Wednesday, December 23, 2009

Encryption in the 802.11 Standard

The 802.11 specification provides data privacy with the WEP algorithm. WEP is based on the
RC4 symmetric stream cipher. The symmetric nature of RC4 requires that matching WEP keys, either 40 or 104 bits in length, must be statically configured on client devices and access points (APs). WEP was chosen primarily because of its low computational overhead. Although 802.11-enabled PCs are common today, this situation was not the case back in 1997. The majority of WLAN devices were application-specific devices (ASDs). Examples of ASDs include barcode scanners, tablet PCs, and 802.11-based phones. The applications that run on ASDs generally do not require much computational power, so as a result, ASDs have meager CPUs. WEP is a simple-to-implement algorithm that you can write in as few as 30 lines of code, in some cases. The low overhead incurred by WEP made it an ideal encryption algorithm to use on ASDs.

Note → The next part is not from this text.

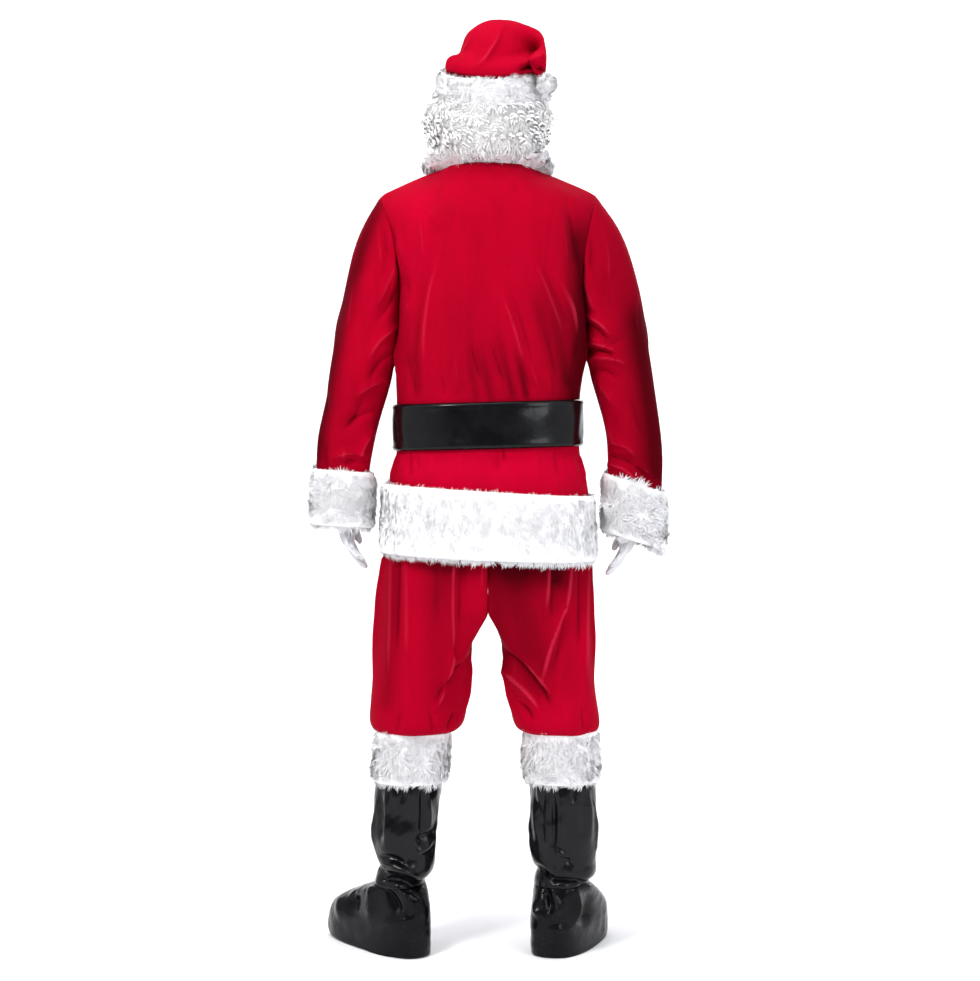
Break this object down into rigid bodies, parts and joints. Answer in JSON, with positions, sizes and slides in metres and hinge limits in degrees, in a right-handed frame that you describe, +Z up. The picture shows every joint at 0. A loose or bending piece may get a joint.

To avoid the ECB mode of encryption, WEP uses a 24-bit IV, which is concatenated to the key
before being processed by the RC4 cipher. Figure 4-5 shows a WEP-encrypted frame, including the IV.

The IV must change on a per-frame basis to avoid IV collisions. IV collisions occur when the same IV and WEP key are used, resulting in the same key stream being used to encrypt a
frame. This collision gives attackers a better opportunity to guess the plaintext data by
seeing similarities in the ciphertext. The point of using an IV is to prevent this scenario, so it is important to change the IV often. Most vendors offer per-frame IVs on their WLAN devices.


The 802.11 specification requires that matching WEP keys be statically configured on both
client and infrastructure devices. You can define up to four keys on a device, but you can use only one at a time for encrypting outbound frames. Figure 4-6 shows a Cisco Aironet client configuration screen for WEP configuration.



In addition to data encryption, the 802.11 specification provides for a 32-bit value that functions as an integrity check for the frame. This check tells the receiver that the frame has arrived without being corrupted during transmission. It augments the Layer 1 and Layer 2 frame check sequences (FCSs), which are designed to check for transmission-related errors.

The ICV is calculated against all fields in the frame using a cyclic redundancy check (CRC)-32 polynomial function. The sender calculates the values and places the result in the ICV field. The ICV is included in the WEP-encrypted portion of the frame, so it is not plainly visible to eavesdroppers. The frame receiver decrypts the frame, calculates an ICV value, and compares what it calculates against what has arrived in the ICV field. If the values match, the frame is considered to be genuine and untampered with. If they don't match, the frame is discarded. Figure 4-8 diagrams the ICV operation.